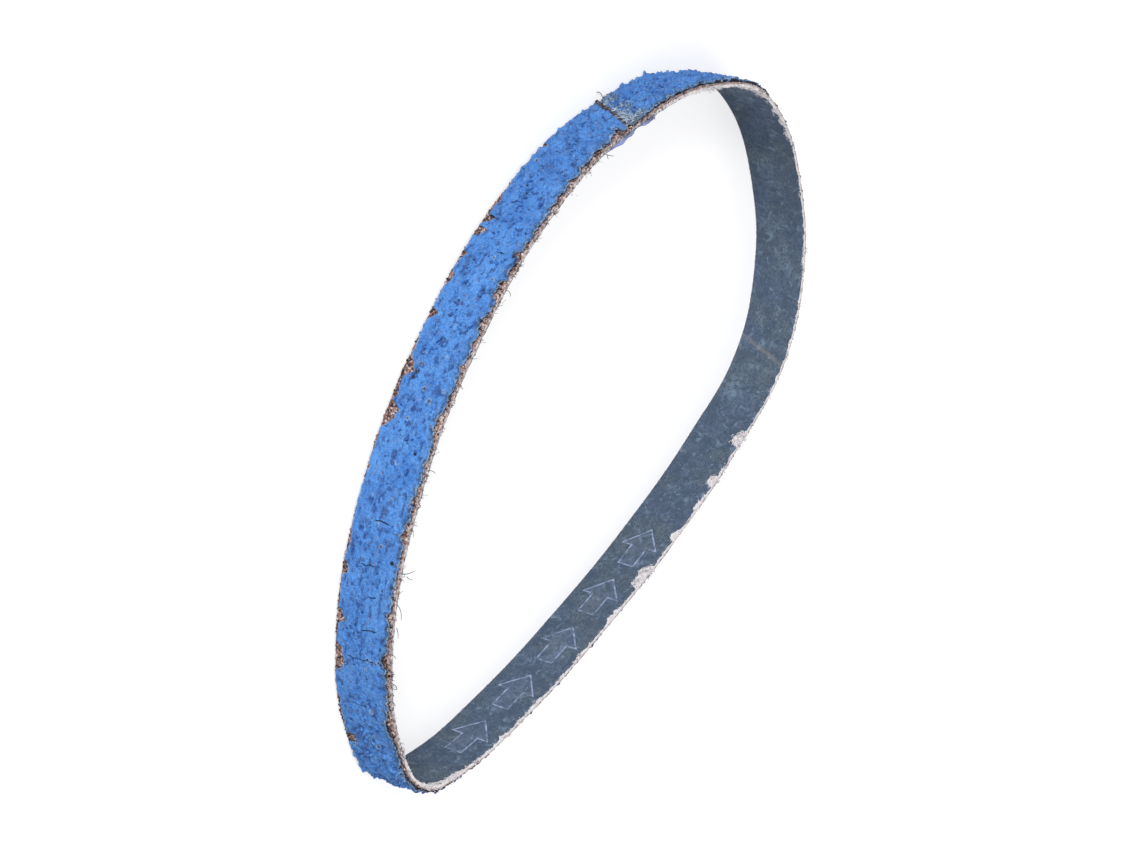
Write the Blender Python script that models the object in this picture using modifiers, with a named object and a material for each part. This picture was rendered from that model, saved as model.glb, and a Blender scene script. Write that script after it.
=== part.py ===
"""An endless file-sander belt, lying as a closed loop on one of its cut edges.

The belt is four bonded layers. Each is laid out flat first, at its developed length: it is
trimmed, cut on the slant at the splice and given its thickness. A curve then wraps all four
round the same loop. +Z runs across the belt's width, and the loop is longest along X.
"""

import random

import bmesh
import bpy
from mathutils import Vector, noise

# Sizes of the belt, in metres
BELT_LENGTH = 0.457
BELT_WIDTH = 0.013
CLOTH_THICKNESS = 0.00065
MAKE_COAT_THICKNESS = 0.00035
GRAIN_COAT_THICKNESS = 0.0005
TAPE_THICKNESS = 0.00012
BOND_GAP = 0.00003

# The butt splice: how far it slants along the belt, and the gap between the cut ends
SPLICE_SLANT = 0.008
SPLICE_GAP = 0.0002

# The film over the splice: its length, its setback from the far edge, its overhang at the near one
TAPE_LENGTH = 0.030
TAPE_SETBACK = 0.0005
TAPE_OVERHANG = 0.0009
TAPE_EDGE_PITCH = 0.0045

# How far each coat stops short of the cut edges: the far edge is the one that the belt lies on
MAKE_COAT_SETBACK = 0.0002
GRAIN_FAR_SETBACK = 0.0003
GRAIN_NEAR_SETBACK = 0.0008
EDGE_WANDER = 0.0004
EDGE_WANDER_PITCH = 0.0022

# The lumpy face of the grain coat, its least thickness and its thin lip
GRAIN_RELIEF = 0.00022
GRAIN_LEAST = 0.0001
GRAIN_PITCH = 0.0026
LIP_DROP = 0.00022
LIP_WIDTH = 0.0012

# The stretch before the splice that is ground thinner
SKIVE_LENGTH = 0.009
SKIVE_DEPTH = 0.00018

# Spacing of the cross lines that let a strip bend, and rows across the grain coat
STRIP_STATION = 0.002
GRAIN_STATION = 0.00092
TAPE_STATION = 0.001
SQUARE_WITHIN = 1e-7
GRAIN_ROWS = 5

# Chips out of the grain coat: place from the splice as a share of the belt, length, depth
FAR_CHIPS = (
    (0.037, 0.0018, 0.0011),
    (0.086, 0.0024, 0.0021),
    (0.093, 0.0025, 0.0020),
    (0.106, 0.0018, 0.0010),
    (0.118, 0.0022, 0.0011),
    (0.136, 0.0028, 0.0016),
    (0.161, 0.0046, 0.0019),
    (0.171, 0.0046, 0.0010),
    (0.182, 0.0055, 0.0025),
    (0.247, 0.0027, 0.0010),
    (0.267, 0.0025, 0.0014),
    (0.286, 0.0057, 0.0022),
    (0.328, 0.0027, 0.0024),
)
NEAR_CHIPS = (
    (0.011, 0.0055, 0.0012),
    (0.034, 0.0035, 0.0010),
    (0.100, 0.0018, 0.0010),
    (0.119, 0.0050, 0.0007),
    (0.134, 0.0020, 0.0012),
    (0.156, 0.0016, 0.0008),
    (0.181, 0.0050, 0.0008),
    (0.213, 0.0020, 0.0009),
    (0.227, 0.0050, 0.0008),
    (0.281, 0.0032, 0.0014),
    (0.312, 0.0060, 0.0011),
)

# Wear on the stretch that faces away: chips scattered along it, by share of the belt
WORN_FROM = 0.36
WORN_TO = 0.96
WORN_CHIPS = 12
WORN_CHIP_LENGTH = 0.0040
WORN_CHIP_DEPTH = 0.0016
WORN_LEAST_SHARE = 0.4
WEAR_SEED = 7

# The loop as it lies, in millimetres: once round from past the splice, which is the last point.
# It is scaled to the belt's length.
LOOP_OUTLINE = (
    (1, -53), (33.5, -45.5), (61, -30), (80, -8), (86.5, 16), (83.5, 29.5), (73, 37),
    (50, 44.5), (20, 50), (-12, 53), (-42, 52.5), (-68, 47.5), (-80, 35.5), (-86.5, 13),
    (-80, -19.5), (-63, -36), (-30, -50),
)

# Heights of the layers, measured outwards from the middle of the cloth
CLOTH_FACE = CLOTH_THICKNESS / 2
MAKE_COAT_FLOOR = CLOTH_FACE + BOND_GAP
MAKE_COAT_FACE = MAKE_COAT_FLOOR + MAKE_COAT_THICKNESS
GRAIN_FLOOR = MAKE_COAT_FACE + BOND_GAP
TAPE_MIDDLE = -(CLOTH_FACE + BOND_GAP + TAPE_THICKNESS / 2)

# Colours: red, green and blue, then roughness
FINISHES = {
    "cloth_backing": ((0.095, 0.130, 0.190), 0.85),
    "make_coat": ((0.200, 0.075, 0.050), 0.80),
    "grain_coat": ((0.080, 0.240, 0.610), 0.60),
    "splice_tape": ((0.420, 0.440, 0.720), 0.35),
}


def clear_scene():
    for thing in list(bpy.data.objects):
        bpy.data.objects.remove(thing, do_unlink=True)


def new_collection(name):
    collection = bpy.data.collections.new(name)
    bpy.context.scene.collection.children.link(collection)
    return collection


def material(name):
    colour, roughness = FINISHES[name]
    finish = bpy.data.materials.new(name)
    finish.use_nodes = True
    shader = finish.node_tree.nodes["Principled BSDF"]
    shader.inputs["Base Color"].default_value = (*colour, 1)
    shader.inputs["Roughness"].default_value = roughness
    shader.inputs["Metallic"].default_value = 0
    return finish


def belt_path(collection, parent):
    """The middle line of the cloth as one closed curve, as long as the belt."""
    curve = bpy.data.curves.new("belt_path", "CURVE")
    curve.dimensions = "3D"
    curve.twist_mode = "Z_UP"
    curve.resolution_u = 32
    spline = curve.splines.new("BEZIER")
    spline.bezier_points.add(len(LOOP_OUTLINE) - 1)
    spline.use_cyclic_u = True

    def place(scale):
        for point, (x, y) in zip(spline.bezier_points, LOOP_OUTLINE):
            point.handle_left_type = "AUTO"
            point.handle_right_type = "AUTO"
            point.co = (x * scale, y * scale, 0)

    place(1)
    place(BELT_LENGTH / spline.calc_length())
    path = bpy.data.objects.new("belt_path", curve)
    path.hide_render = True
    path.display_type = "WIRE"
    path.parent = parent
    collection.objects.link(path)
    return path


def flat_sheet(station, rows, low_edge, high_edge, first, last):
    """An open sheet with its length along X and its width between two edge lines along Z."""
    sheet = bmesh.new()
    stations = max(2, round((last - first) / station))
    bmesh.ops.create_grid(sheet, x_segments=stations, y_segments=rows, size=0.5)
    for vert in sheet.verts:
        along = first + (last - first) * (vert.co.x + 0.5)
        low, high = low_edge(along), high_edge(along)
        vert.co = (along, 0, low + (high - low) * (vert.co.y + 0.5))
    return sheet


def splice_line(across):
    """How far along the belt the slanting splice lies, at a place across its width."""
    return SPLICE_SLANT * (across / BELT_WIDTH - 0.5)


def cut_on_the_slant(sheet):
    """Trims both ends of a full-length sheet along the splice."""
    square_to_cut = Vector((BELT_WIDTH, 0, -SPLICE_SLANT)).normalized()
    for end, is_start in ((SPLICE_GAP / 2, True), (BELT_LENGTH - SPLICE_GAP / 2, False)):
        bmesh.ops.bisect_plane(
            sheet,
            geom=sheet.verts[:] + sheet.edges[:] + sheet.faces[:],
            dist=SQUARE_WITHIN,
            plane_co=(end, 0, BELT_WIDTH / 2),
            plane_no=square_to_cut,
            clear_inner=is_start,
            clear_outer=not is_start,
        )


def full_length_sheet(station, rows, low_edge, high_edge):
    spare = SPLICE_SLANT / 2 + station
    sheet = flat_sheet(station, rows, low_edge, high_edge, -spare, BELT_LENGTH + spare)
    cut_on_the_slant(sheet)
    return sheet


def move_out(sheet, height):
    """Lays a sheet at its height above the middle of the cloth. Outwards is -Y."""
    bmesh.ops.translate(sheet, verts=sheet.verts[:], vec=(0, -height, 0))


def add_piece(name, sheet, collection, parent):
    bmesh.ops.recalc_face_normals(sheet, faces=sheet.faces[:])
    mesh = bpy.data.meshes.new(name)
    sheet.to_mesh(mesh)
    sheet.free()
    mesh.materials.append(material(name))
    piece = bpy.data.objects.new(name, mesh)
    piece.parent = parent
    collection.objects.link(piece)
    return piece


def thicken(piece, thickness):
    """Gives an open sheet its thickness, half to each side."""
    solidify = piece.modifiers.new("thickness", "SOLIDIFY")
    solidify.thickness = thickness
    solidify.offset = 0


def wrap(piece, path):
    """Bends a flat piece round the loop, counterclockwise from above."""
    bend = piece.modifiers.new("wrap", "CURVE")
    bend.object = path
    bend.deform_axis = "POS_X"


def ripple(along, across, pitch, seed):
    """Smooth seeded noise, from about -1 to 1."""
    return noise.noise(Vector((along / pitch, across / pitch, seed)))


def chip_depth(chips, along):
    """How far the chips reach in from an edge at one place: each is a round bite."""
    deepest = 0
    for share, length, depth in chips:
        reach = 1 - ((along - share * BELT_LENGTH) / (length / 2)) ** 2
        if reach > 0:
            deepest = max(deepest, depth * reach**0.5)
    return deepest


def worn_chips():
    """Chips scattered along the stretch that faces away."""
    chance = random.Random(WEAR_SEED)
    return [
        (
            chance.uniform(WORN_FROM, WORN_TO),
            WORN_CHIP_LENGTH * chance.uniform(WORN_LEAST_SHARE, 1),
            WORN_CHIP_DEPTH * chance.uniform(WORN_LEAST_SHARE, 1),
        )
        for _ in range(WORN_CHIPS)
    ]


def cloth_backing(collection, parent, path):
    """The woven strip that everything is bonded to, cut square at both edges."""
    sheet = full_length_sheet(STRIP_STATION, 1, lambda along: 0, lambda along: BELT_WIDTH)
    piece = add_piece("cloth_backing", sheet, collection, parent)
    thicken(piece, CLOTH_THICKNESS)
    wrap(piece, path)


def make_coat(collection, parent, path):
    """The brown resin layer on the cloth's outer face."""
    sheet = full_length_sheet(
        STRIP_STATION,
        1,
        lambda along: MAKE_COAT_SETBACK,
        lambda along: BELT_WIDTH - MAKE_COAT_SETBACK,
    )
    move_out(sheet, MAKE_COAT_FLOOR + MAKE_COAT_THICKNESS / 2)
    piece = add_piece("make_coat", sheet, collection, parent)
    thicken(piece, MAKE_COAT_THICKNESS)
    wrap(piece, path)


def grain_height(along, across, inset):
    """Thickness of the grain coat at a point that lies inset from its nearer edge."""
    lumps = ripple(along, across, GRAIN_PITCH, 1) + ripple(along, across, GRAIN_PITCH / 2, 2) / 2
    height = GRAIN_COAT_THICKNESS + GRAIN_RELIEF * lumps
    height -= LIP_DROP * max(0, 1 - inset / LIP_WIDTH)
    if BELT_LENGTH + splice_line(across) - along < SKIVE_LENGTH:
        height -= SKIVE_DEPTH
    return max(height, GRAIN_LEAST)


def runs_along(edge):
    """Whether an edge of the flat sheet runs lengthwise and not across it."""
    return abs(edge.verts[1].co.x - edge.verts[0].co.x) > SQUARE_WITHIN


def grain_coat(collection, parent, path):
    """The blue coat: chipped edges, a flat underside on the make coat and a lumpy face."""
    worn = worn_chips()
    far_chips = [*FAR_CHIPS, *worn[::2]]
    near_chips = [*NEAR_CHIPS, *worn[1::2]]

    def low_edge(along):
        wander = EDGE_WANDER * abs(ripple(along, 0, EDGE_WANDER_PITCH, 3))
        return GRAIN_FAR_SETBACK + wander + chip_depth(far_chips, along)

    def high_edge(along):
        wander = EDGE_WANDER * ripple(along, 0, EDGE_WANDER_PITCH, 4)
        return BELT_WIDTH - GRAIN_NEAR_SETBACK - wander - chip_depth(near_chips, along)

    sheet = full_length_sheet(GRAIN_STATION, GRAIN_ROWS, low_edge, high_edge)
    move_out(sheet, GRAIN_FLOOR)
    floor_lines = [edge for edge in sheet.edges if not edge.is_boundary and runs_along(edge)]
    lifted = bmesh.ops.extrude_face_region(sheet, geom=sheet.faces[:])["geom"]
    for vert in lifted:
        if isinstance(vert, bmesh.types.BMVert):
            along, across = vert.co.x, vert.co.z
            inset = min(across - low_edge(along), high_edge(along) - across)
            vert.co.y -= grain_height(along, across, inset)
    bmesh.ops.dissolve_edges(sheet, edges=floor_lines, use_verts=True)
    piece = add_piece("grain_coat", sheet, collection, parent)
    wrap(piece, path)


def splice_tape(collection, parent, path):
    """The film across the splice on the inner face, ragged where it sticks out."""

    def high_edge(along):
        return BELT_WIDTH + TAPE_OVERHANG * abs(ripple(along, 0, TAPE_EDGE_PITCH, 5))

    half = TAPE_LENGTH / 2
    sheet = flat_sheet(TAPE_STATION, 1, lambda along: TAPE_SETBACK, high_edge, -half, half)
    move_out(sheet, TAPE_MIDDLE)
    piece = add_piece("splice_tape", sheet, collection, parent)
    thicken(piece, TAPE_THICKNESS)
    wrap(piece, path)


def centre_over_origin(collection, parent):
    """Moves the belt so that the middle of its outline stands over the origin."""
    bpy.context.view_layer.update()
    graph = bpy.context.evaluated_depsgraph_get()
    corners = [
        piece.matrix_world @ vert.co
        for piece in collection.objects
        if piece.type == "MESH"
        for vert in piece.evaluated_get(graph).data.vertices
    ]
    for axis in (0, 1):
        reach = [corner[axis] for corner in corners]
        parent.location[axis] -= (min(reach) + max(reach)) / 2


def main():
    clear_scene()
    belt = new_collection("sanding_belt")
    guides = new_collection("guides")
    middle = bpy.data.objects.new("belt_middle", None)
    belt.objects.link(middle)
    path = belt_path(guides, middle)
    for layer in (cloth_backing, make_coat, grain_coat, splice_tape):
        layer(belt, middle, path)
    centre_over_origin(belt, middle)


main()
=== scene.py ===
"""The looks of a worn file-sander belt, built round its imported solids.

Every piece is laid out flat first: X runs along the belt from the splice, Y across it from the
edge that it lies on, and Z outwards from the middle of the cloth. Then it is wrapped round the
loop. The flat place is kept on each piece as an attribute, in millimetres, and the materials
read it, so that every pattern follows the belt.
"""

import math

import bmesh
import bpy
import numpy as np
from bpy.props import FloatProperty, FloatVectorProperty, IntProperty, PointerProperty
from bpy.types import Operator, Panel, PropertyGroup
from mathutils import Matrix, Vector
from mathutils.geometry import interpolate_bezier


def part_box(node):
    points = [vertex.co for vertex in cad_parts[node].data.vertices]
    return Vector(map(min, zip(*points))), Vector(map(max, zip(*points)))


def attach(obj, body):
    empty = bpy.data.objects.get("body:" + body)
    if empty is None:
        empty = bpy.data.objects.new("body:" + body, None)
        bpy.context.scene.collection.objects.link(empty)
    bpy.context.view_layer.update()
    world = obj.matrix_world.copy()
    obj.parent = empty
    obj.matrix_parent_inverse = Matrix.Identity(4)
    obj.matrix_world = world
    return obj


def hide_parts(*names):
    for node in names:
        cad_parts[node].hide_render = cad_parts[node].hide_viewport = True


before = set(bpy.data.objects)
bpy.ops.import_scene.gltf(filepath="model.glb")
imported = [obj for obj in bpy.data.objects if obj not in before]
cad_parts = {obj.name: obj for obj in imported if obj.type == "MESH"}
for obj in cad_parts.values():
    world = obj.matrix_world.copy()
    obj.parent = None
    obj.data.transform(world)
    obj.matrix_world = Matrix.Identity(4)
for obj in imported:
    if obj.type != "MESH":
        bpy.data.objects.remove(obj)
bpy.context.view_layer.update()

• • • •

_Work required_. Everything from the line that contains "for layer in" to the line that contains "obj.parent = None" must be transcribed exactly, both end lines included.

_Final result_.
    for layer in (cloth_backing, make_coat, grain_coat, splice_tape):
        layer(belt, middle, path)
    centre_over_origin(belt, middle)


main()
=== scene.py ===
"""The looks of a worn file-sander belt, built round its imported solids.

Every piece is laid out flat first: X runs along the belt from the splice, Y across it from the
edge that it lies on, and Z outwards from the middle of the cloth. Then it is wrapped round the
loop. The flat place is kept on each piece as an attribute, in millimetres, and the materials
read it, so that every pattern follows the belt.
"""

import math

import bmesh
import bpy
import numpy as np
from bpy.props import FloatProperty, FloatVectorProperty, IntProperty, PointerProperty
from bpy.types import Operator, Panel, PropertyGroup
from mathutils import Matrix, Vector
from mathutils.geometry import interpolate_bezier


def part_box(node):
    points = [vertex.co for vertex in cad_parts[node].data.vertices]
    return Vector(map(min, zip(*points))), Vector(map(max, zip(*points)))


def attach(obj, body):
    empty = bpy.data.objects.get("body:" + body)
    if empty is None:
        empty = bpy.data.objects.new("body:" + body, None)
        bpy.context.scene.collection.objects.link(empty)
    bpy.context.view_layer.update()
    world = obj.matrix_world.copy()
    obj.parent = empty
    obj.matrix_parent_inverse = Matrix.Identity(4)
    obj.matrix_world = world
    return obj


def hide_parts(*names):
    for node in names:
        cad_parts[node].hide_render = cad_parts[node].hide_viewport = True


before = set(bpy.data.objects)
bpy.ops.import_scene.gltf(filepath="model.glb")
imported = [obj for obj in bpy.data.objects if obj not in before]
cad_parts = {obj.name: obj for obj in imported if obj.type == "MESH"}
for obj in cad_parts.values():
    world = obj.matrix_world.copy()
    obj.parent = None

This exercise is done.